* REQUEST *
Wherever the string "code" appears in the listing, copy that line.

+++

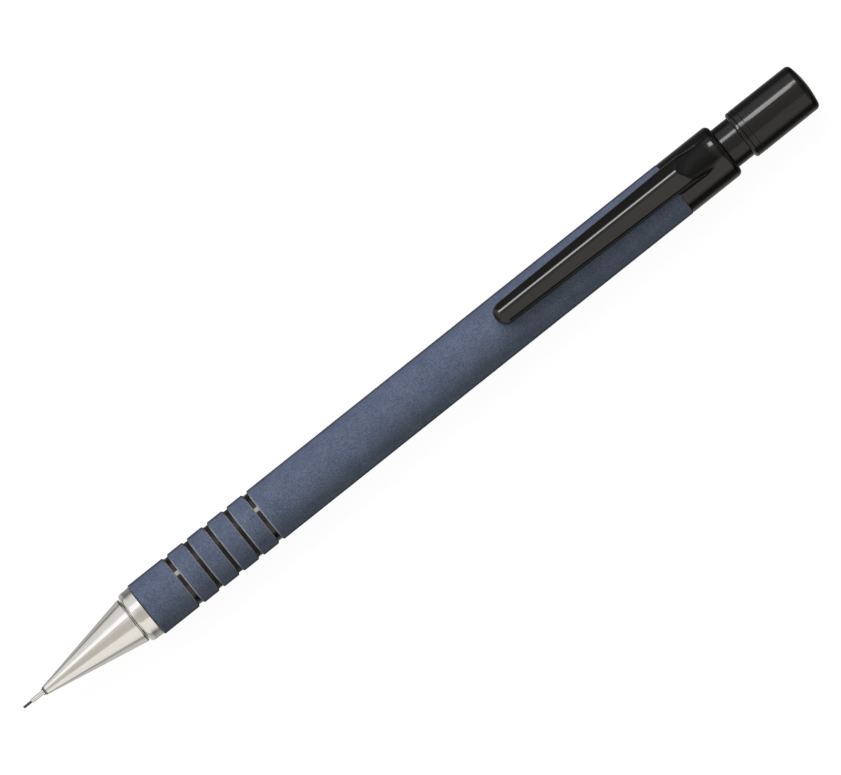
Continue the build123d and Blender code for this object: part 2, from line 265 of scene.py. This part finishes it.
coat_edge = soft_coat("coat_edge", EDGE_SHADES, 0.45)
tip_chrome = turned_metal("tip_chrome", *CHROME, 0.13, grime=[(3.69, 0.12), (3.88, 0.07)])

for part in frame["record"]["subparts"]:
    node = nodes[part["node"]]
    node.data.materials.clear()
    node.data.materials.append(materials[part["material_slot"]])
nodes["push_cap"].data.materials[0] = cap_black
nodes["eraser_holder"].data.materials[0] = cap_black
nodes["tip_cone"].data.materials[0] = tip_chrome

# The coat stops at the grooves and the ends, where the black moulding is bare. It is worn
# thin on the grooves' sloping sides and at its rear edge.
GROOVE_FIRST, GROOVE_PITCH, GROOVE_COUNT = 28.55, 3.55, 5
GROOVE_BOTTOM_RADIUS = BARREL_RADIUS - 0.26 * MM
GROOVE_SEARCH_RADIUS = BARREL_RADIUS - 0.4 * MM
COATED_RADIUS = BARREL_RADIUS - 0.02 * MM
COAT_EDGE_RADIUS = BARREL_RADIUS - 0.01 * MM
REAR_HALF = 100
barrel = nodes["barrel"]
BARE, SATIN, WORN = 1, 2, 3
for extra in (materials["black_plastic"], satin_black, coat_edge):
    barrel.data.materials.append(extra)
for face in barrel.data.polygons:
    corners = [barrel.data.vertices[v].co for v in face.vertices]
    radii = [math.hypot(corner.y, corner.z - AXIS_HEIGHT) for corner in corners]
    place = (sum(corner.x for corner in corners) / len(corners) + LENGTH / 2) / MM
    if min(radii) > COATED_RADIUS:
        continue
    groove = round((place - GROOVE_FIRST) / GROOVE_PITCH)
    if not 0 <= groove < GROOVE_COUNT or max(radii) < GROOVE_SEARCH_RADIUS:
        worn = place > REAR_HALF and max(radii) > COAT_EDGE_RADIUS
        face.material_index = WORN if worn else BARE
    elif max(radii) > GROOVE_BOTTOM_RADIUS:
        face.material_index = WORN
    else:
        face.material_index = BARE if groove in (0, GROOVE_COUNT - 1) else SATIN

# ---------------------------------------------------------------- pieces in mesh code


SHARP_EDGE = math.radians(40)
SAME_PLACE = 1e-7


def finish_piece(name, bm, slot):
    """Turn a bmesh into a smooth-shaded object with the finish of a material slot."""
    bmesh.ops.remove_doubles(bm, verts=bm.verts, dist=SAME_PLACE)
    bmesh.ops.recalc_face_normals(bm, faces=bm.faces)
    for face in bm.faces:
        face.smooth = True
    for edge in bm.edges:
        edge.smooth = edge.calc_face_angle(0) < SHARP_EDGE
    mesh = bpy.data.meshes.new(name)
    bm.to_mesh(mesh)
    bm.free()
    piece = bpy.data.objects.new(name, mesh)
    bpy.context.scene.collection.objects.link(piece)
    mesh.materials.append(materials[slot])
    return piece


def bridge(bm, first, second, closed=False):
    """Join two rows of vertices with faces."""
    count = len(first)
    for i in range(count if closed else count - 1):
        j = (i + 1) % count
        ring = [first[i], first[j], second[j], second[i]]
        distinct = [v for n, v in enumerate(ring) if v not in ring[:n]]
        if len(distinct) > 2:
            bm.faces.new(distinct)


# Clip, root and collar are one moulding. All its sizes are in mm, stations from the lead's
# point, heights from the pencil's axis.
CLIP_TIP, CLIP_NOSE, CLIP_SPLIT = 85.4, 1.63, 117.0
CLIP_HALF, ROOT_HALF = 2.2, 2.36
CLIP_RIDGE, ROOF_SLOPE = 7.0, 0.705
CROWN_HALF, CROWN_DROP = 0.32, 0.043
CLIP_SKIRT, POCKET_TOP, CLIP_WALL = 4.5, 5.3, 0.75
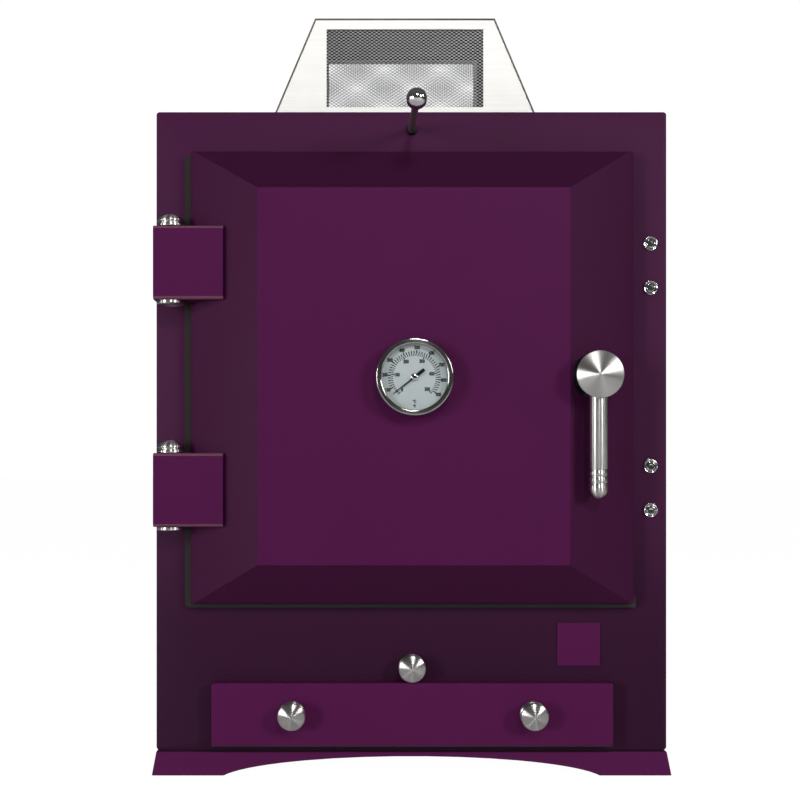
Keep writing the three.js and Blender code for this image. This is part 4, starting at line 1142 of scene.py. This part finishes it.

+++

* FINAL RESULT *
Continue the build123d and Blender code for this object: part 2, from line 265 of scene.py. This part finishes it.
# ---------------------------------------------------------------- pieces in mesh code
Keep writing the three.js and Blender code for this image. This is part 4, starting at line 1142 of scene.py. This part finishes it.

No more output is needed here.